Description of the task: Return only the lines running from the top of the entries to the line with "a panel's cloth.", inclusive, exactly as written.

3D code data:
--- BEGIN ---

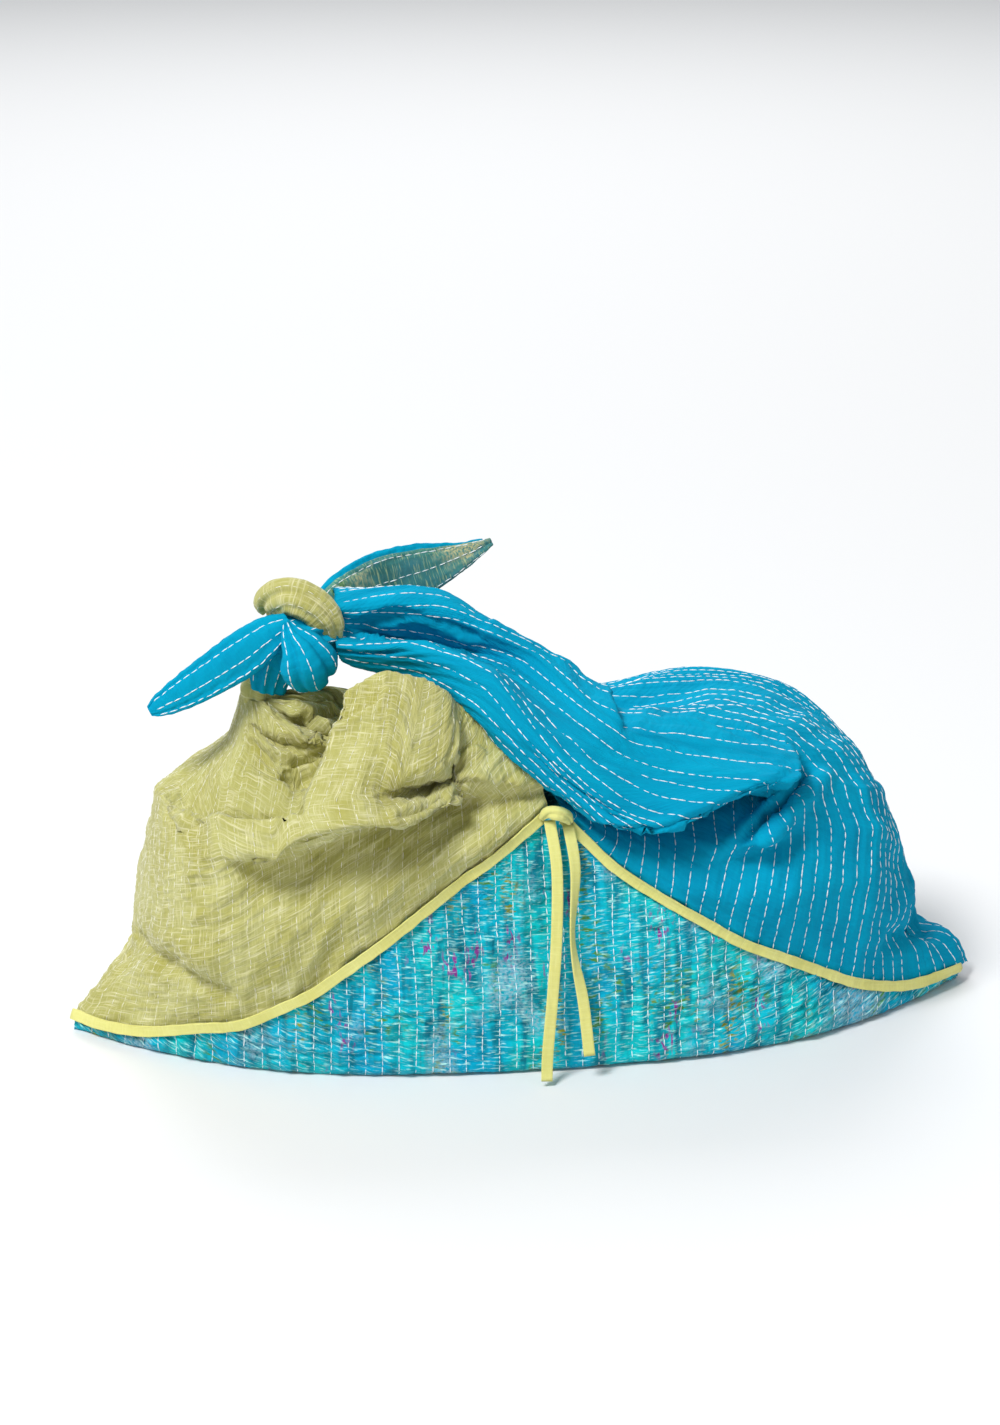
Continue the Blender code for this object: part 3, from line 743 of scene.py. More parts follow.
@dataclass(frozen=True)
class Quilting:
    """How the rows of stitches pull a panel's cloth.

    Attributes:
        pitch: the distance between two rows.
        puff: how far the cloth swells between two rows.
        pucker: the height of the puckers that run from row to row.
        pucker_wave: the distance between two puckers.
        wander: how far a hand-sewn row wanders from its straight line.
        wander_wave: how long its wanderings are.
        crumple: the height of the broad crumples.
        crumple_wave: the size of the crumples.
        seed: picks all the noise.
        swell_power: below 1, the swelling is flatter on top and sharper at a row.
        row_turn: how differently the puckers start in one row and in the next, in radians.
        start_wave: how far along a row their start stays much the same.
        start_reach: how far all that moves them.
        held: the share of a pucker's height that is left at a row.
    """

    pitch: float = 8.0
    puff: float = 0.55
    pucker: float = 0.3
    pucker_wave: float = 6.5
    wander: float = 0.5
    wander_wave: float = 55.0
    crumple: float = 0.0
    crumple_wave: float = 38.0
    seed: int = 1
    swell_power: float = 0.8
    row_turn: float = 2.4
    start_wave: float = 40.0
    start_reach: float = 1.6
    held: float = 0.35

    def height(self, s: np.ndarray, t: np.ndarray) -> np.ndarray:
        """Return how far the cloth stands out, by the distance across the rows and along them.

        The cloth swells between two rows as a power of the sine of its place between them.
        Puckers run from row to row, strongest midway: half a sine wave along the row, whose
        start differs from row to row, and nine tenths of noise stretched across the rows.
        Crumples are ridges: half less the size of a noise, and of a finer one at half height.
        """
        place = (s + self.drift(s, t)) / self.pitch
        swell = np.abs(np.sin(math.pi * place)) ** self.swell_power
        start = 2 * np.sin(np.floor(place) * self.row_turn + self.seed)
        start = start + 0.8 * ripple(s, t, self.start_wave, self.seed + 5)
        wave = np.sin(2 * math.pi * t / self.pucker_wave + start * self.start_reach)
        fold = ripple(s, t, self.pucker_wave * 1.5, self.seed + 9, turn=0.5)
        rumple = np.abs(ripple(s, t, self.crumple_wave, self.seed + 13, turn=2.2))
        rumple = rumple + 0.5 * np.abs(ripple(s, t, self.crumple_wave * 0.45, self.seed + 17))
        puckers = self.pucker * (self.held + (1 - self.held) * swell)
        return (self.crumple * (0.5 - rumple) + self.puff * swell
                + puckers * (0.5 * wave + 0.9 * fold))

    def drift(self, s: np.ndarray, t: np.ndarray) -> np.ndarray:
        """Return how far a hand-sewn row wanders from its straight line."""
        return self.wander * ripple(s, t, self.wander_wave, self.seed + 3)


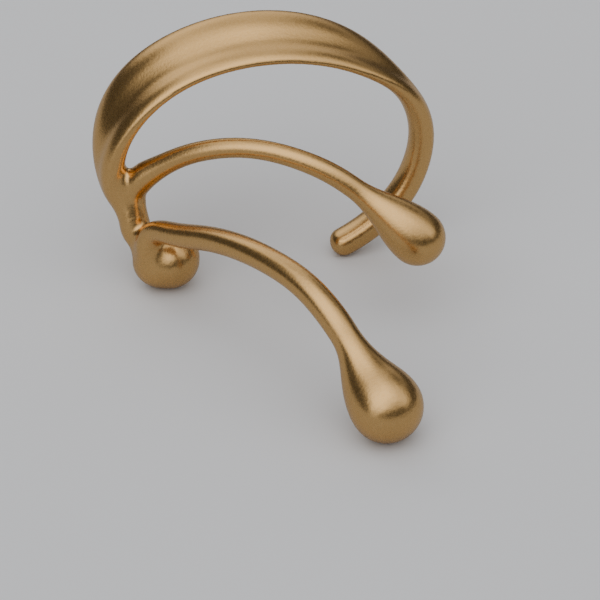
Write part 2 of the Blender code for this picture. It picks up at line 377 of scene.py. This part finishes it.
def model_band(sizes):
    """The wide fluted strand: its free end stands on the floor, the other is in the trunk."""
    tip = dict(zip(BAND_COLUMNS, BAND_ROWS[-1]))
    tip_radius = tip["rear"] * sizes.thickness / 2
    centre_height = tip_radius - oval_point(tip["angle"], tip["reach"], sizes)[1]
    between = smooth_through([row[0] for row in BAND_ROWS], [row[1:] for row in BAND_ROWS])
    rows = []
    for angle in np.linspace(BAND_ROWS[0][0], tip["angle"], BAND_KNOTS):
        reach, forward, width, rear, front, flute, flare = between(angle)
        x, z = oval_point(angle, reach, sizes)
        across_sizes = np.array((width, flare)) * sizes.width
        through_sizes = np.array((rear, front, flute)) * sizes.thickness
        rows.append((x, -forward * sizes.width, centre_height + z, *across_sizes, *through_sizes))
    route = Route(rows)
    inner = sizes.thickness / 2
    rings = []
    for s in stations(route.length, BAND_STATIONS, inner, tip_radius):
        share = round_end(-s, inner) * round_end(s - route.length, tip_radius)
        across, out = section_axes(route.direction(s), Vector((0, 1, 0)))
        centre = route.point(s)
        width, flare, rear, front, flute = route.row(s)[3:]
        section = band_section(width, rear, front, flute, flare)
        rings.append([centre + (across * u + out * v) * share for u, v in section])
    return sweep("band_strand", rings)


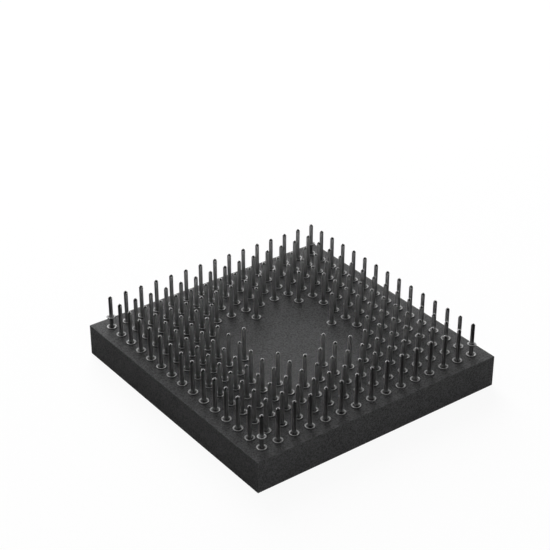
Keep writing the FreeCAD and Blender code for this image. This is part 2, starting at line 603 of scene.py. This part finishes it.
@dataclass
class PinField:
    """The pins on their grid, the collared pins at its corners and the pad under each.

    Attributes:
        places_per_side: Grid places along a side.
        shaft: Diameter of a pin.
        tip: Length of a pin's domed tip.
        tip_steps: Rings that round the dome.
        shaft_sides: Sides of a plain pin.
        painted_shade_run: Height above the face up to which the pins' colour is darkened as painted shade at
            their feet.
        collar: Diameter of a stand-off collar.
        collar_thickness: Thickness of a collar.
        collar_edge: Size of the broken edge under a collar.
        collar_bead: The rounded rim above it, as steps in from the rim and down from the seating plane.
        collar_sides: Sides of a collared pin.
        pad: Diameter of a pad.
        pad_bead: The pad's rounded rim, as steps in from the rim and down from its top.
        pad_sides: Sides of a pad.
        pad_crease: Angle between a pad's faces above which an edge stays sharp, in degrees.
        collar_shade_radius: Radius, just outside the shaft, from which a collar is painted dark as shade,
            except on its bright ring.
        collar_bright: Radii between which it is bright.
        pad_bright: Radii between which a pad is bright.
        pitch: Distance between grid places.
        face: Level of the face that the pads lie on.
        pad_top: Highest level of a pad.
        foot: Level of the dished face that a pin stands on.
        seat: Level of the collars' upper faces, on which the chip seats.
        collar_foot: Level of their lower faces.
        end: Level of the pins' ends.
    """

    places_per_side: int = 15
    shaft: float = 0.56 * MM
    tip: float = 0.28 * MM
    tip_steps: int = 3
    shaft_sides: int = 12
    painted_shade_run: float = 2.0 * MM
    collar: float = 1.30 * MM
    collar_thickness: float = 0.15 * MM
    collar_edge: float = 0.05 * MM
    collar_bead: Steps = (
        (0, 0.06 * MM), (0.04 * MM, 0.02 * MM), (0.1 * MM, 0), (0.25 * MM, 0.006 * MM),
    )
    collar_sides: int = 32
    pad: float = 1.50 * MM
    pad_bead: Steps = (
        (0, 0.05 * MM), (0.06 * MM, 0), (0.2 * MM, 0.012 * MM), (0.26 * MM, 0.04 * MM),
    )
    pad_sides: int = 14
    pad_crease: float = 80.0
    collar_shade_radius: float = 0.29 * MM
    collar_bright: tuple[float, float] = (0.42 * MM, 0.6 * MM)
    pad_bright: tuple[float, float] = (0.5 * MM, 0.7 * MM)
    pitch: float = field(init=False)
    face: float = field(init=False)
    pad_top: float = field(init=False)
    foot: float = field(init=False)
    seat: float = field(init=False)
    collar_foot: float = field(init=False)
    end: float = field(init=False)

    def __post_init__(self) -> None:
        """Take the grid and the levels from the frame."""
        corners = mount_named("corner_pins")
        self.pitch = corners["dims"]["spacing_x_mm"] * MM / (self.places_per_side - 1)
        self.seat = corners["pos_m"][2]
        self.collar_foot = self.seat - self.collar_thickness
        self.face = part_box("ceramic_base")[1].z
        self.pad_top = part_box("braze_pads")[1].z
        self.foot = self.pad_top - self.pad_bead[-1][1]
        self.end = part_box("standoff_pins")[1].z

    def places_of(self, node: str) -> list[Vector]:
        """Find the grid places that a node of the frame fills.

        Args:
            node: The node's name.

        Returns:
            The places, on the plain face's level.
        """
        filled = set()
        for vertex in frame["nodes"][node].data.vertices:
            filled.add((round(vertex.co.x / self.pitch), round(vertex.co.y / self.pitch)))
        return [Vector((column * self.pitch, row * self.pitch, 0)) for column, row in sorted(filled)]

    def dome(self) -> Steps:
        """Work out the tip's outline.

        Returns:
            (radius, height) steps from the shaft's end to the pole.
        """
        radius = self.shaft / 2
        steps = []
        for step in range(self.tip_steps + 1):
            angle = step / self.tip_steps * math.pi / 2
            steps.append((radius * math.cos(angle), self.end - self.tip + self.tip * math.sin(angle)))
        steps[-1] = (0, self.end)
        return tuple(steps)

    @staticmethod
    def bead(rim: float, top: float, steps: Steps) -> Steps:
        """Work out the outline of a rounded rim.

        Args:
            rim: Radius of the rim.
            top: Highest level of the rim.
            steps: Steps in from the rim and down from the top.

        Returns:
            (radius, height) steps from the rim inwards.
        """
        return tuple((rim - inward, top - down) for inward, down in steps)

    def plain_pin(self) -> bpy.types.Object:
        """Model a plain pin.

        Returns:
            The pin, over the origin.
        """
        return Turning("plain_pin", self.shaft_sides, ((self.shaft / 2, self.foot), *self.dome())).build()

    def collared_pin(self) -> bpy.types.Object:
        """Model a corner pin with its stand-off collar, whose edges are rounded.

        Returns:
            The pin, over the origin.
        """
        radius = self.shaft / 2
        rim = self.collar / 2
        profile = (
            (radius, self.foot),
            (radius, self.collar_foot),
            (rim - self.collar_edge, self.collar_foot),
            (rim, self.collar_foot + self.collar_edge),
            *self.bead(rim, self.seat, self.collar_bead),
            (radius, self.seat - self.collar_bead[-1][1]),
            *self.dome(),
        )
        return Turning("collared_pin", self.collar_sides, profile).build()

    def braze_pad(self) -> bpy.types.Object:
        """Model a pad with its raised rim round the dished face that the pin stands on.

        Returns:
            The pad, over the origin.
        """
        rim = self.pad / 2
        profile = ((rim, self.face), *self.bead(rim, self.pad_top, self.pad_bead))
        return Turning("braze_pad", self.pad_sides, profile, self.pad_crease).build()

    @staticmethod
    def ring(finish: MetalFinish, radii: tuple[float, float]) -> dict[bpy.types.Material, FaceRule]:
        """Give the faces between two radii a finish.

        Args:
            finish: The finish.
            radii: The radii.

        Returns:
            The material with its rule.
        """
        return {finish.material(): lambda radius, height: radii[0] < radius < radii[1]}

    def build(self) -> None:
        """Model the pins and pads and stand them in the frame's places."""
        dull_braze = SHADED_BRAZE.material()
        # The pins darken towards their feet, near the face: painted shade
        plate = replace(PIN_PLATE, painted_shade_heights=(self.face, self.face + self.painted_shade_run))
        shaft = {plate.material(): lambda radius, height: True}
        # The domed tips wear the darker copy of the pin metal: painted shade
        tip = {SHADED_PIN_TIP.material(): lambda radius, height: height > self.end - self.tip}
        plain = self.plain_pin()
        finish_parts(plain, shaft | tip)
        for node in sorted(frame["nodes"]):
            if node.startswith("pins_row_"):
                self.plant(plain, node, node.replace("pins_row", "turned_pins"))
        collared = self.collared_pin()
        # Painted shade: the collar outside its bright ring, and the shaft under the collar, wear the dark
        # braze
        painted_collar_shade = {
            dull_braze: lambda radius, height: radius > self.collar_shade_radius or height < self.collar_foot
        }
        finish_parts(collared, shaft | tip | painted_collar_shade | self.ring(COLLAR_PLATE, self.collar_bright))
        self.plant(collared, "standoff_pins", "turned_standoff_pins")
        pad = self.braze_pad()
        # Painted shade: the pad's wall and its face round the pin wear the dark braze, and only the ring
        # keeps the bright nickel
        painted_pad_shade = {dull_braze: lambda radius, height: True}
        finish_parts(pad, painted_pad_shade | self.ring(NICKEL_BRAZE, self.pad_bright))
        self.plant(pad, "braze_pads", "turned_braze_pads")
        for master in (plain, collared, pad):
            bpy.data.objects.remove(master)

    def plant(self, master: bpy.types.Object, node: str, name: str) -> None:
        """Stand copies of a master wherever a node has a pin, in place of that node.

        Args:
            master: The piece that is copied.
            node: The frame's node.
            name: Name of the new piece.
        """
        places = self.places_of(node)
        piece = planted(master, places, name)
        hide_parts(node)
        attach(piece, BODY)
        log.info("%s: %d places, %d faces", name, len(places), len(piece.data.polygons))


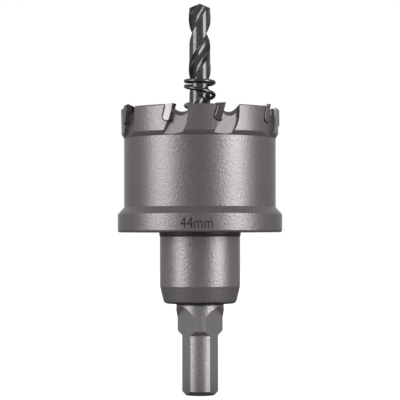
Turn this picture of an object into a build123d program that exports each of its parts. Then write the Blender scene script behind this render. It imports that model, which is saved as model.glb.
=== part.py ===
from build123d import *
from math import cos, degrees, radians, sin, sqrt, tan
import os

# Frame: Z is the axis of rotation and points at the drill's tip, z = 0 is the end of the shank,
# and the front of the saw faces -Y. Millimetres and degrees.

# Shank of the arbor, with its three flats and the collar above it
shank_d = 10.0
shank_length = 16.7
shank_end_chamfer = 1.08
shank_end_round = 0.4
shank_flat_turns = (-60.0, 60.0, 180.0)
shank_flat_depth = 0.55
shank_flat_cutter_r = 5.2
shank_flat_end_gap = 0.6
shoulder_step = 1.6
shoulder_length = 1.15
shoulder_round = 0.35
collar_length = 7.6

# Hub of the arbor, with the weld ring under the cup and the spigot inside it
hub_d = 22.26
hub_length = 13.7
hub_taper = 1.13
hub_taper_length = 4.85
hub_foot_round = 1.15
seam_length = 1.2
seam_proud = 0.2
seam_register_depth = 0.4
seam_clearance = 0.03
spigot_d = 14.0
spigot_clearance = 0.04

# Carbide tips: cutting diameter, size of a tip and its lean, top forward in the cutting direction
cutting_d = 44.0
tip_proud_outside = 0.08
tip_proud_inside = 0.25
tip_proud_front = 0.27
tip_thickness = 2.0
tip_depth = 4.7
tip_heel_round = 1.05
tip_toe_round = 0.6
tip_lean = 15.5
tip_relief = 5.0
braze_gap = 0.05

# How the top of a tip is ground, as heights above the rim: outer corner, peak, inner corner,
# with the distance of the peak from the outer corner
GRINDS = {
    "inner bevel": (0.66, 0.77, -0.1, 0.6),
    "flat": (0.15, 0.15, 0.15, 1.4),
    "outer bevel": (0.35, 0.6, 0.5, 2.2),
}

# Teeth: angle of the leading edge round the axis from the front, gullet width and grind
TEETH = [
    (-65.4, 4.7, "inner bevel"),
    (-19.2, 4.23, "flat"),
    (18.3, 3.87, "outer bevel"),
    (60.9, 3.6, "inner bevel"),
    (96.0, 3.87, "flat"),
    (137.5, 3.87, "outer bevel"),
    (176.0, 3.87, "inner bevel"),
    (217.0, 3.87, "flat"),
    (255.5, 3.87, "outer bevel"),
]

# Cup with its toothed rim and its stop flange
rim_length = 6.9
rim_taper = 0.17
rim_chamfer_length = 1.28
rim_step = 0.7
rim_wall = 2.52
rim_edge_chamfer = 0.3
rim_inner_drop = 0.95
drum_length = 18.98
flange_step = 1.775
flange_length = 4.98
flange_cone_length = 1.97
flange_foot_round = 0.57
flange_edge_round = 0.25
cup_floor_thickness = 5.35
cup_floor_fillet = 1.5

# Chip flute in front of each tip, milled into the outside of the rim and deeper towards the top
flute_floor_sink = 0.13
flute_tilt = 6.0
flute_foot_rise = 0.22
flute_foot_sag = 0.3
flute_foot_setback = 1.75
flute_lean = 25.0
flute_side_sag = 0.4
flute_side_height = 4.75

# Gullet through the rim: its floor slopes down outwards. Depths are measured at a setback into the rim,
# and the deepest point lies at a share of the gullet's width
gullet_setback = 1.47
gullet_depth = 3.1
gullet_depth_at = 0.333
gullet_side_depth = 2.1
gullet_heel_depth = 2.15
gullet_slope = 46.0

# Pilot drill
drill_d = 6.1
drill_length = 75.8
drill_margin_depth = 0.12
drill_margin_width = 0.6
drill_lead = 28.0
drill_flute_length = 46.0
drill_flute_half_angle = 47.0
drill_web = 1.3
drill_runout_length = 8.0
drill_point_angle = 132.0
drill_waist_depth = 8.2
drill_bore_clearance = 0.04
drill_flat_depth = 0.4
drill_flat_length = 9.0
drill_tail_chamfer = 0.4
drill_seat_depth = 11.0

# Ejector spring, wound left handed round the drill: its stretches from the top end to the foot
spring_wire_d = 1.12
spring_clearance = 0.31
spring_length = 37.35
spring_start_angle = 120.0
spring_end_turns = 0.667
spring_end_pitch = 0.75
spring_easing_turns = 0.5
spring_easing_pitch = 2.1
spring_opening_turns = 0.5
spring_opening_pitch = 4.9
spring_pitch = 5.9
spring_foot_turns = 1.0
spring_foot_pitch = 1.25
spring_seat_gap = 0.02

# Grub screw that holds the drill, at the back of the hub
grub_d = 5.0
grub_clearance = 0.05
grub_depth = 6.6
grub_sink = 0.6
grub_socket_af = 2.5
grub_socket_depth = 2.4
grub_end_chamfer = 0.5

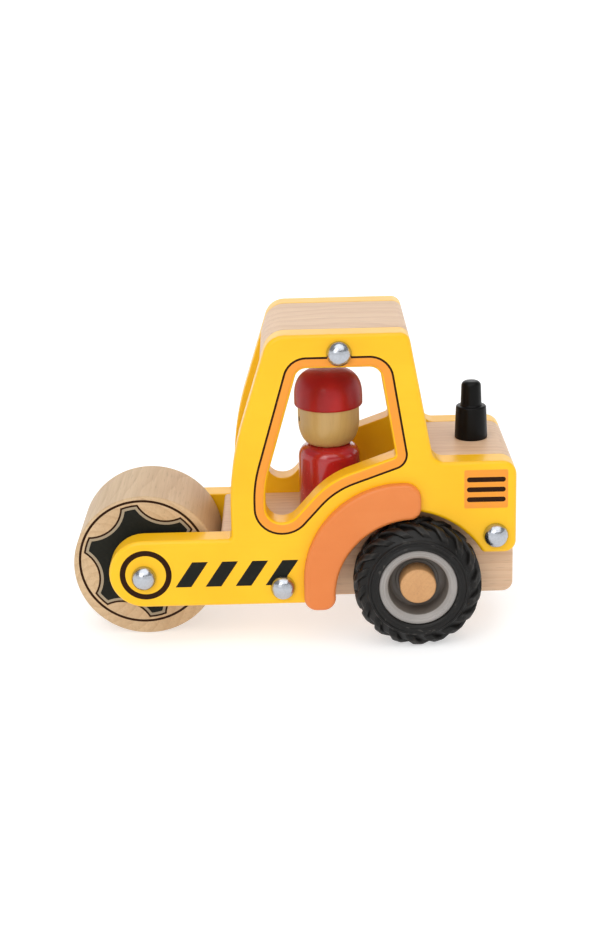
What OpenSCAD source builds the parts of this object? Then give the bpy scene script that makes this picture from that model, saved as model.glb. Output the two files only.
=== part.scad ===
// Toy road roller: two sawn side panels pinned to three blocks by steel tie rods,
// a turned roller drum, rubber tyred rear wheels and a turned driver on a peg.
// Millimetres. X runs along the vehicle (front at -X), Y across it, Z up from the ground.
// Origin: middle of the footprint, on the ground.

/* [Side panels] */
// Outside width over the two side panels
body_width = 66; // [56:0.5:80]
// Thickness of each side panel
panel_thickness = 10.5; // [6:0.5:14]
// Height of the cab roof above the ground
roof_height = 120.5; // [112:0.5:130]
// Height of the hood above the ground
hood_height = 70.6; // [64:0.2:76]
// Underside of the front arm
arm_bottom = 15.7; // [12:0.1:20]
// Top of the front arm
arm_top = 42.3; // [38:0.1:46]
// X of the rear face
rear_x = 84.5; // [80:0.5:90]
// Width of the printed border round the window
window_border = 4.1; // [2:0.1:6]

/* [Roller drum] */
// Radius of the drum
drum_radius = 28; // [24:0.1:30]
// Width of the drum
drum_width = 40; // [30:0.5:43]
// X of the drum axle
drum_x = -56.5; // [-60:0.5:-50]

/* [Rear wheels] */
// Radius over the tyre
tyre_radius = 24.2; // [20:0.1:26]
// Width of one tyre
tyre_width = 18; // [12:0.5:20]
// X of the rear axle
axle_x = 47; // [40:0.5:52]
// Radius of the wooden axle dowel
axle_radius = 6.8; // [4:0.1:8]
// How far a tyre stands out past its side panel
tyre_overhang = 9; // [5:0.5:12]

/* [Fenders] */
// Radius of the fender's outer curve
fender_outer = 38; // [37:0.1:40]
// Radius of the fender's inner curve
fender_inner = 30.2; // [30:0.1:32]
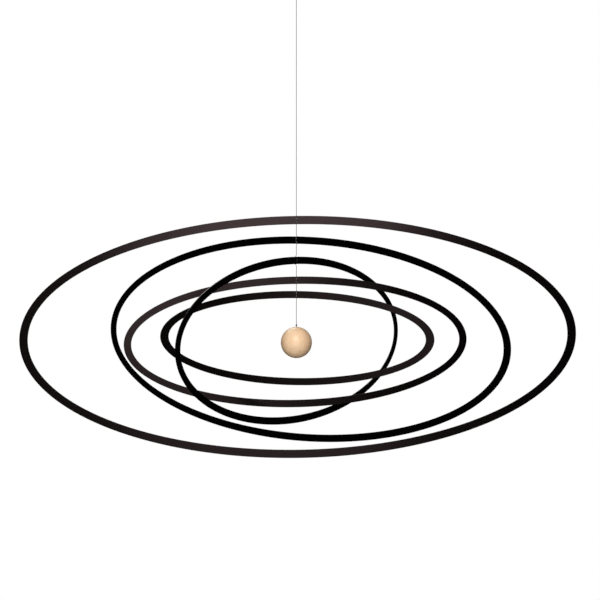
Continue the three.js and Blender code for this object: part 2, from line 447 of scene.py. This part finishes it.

--- END ---

Solution below:
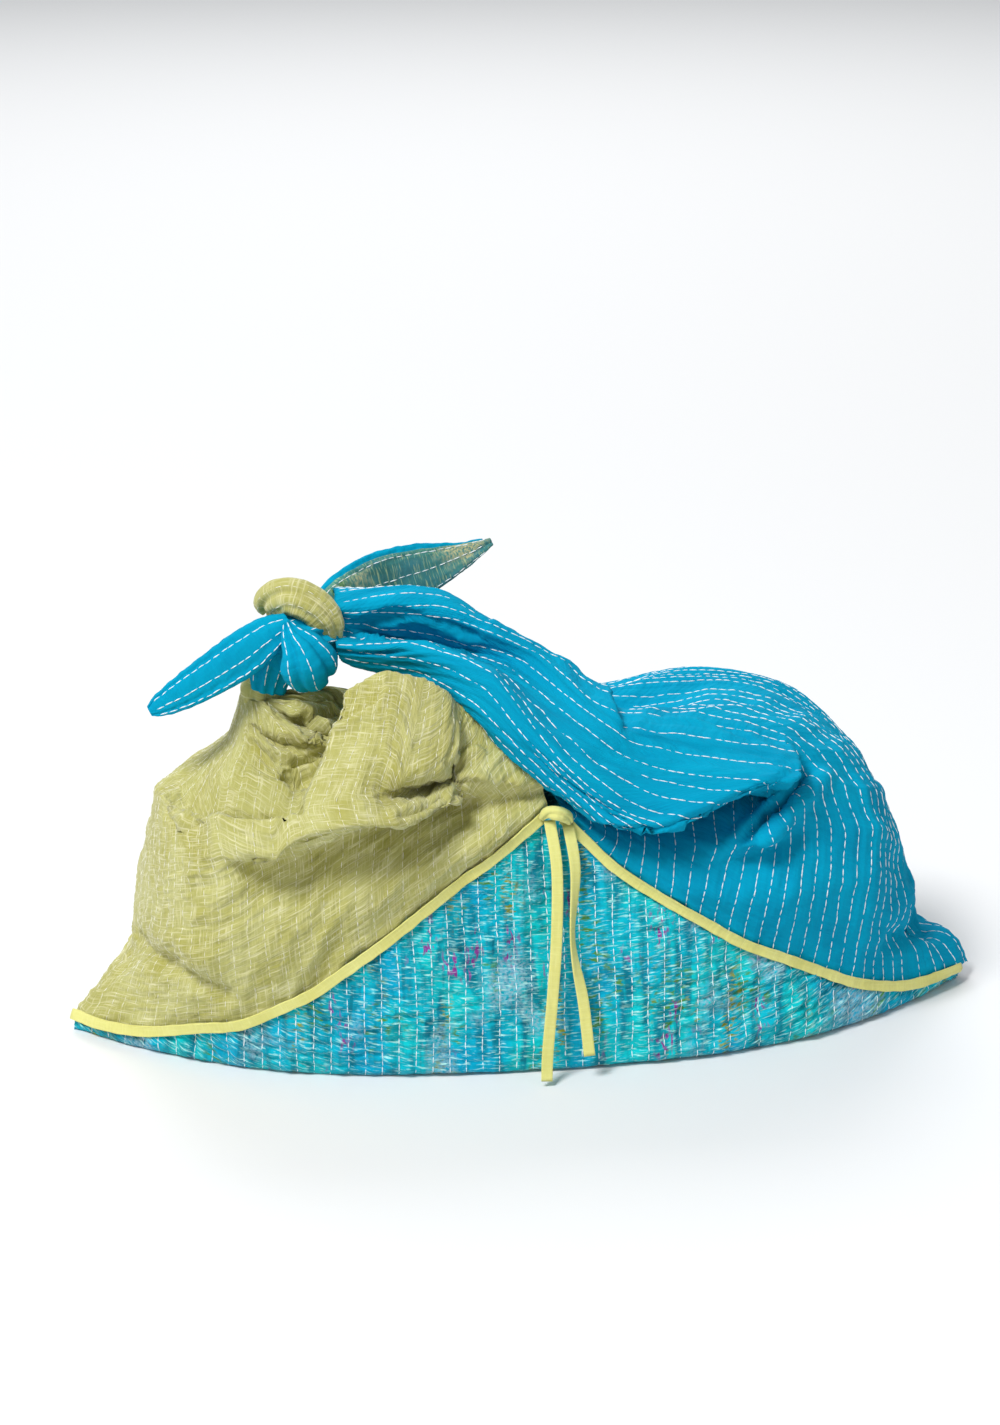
Continue the Blender code for this object: part 3, from line 743 of scene.py. More parts follow.
@dataclass(frozen=True)
class Quilting:
    """How the rows of stitches pull a panel's cloth.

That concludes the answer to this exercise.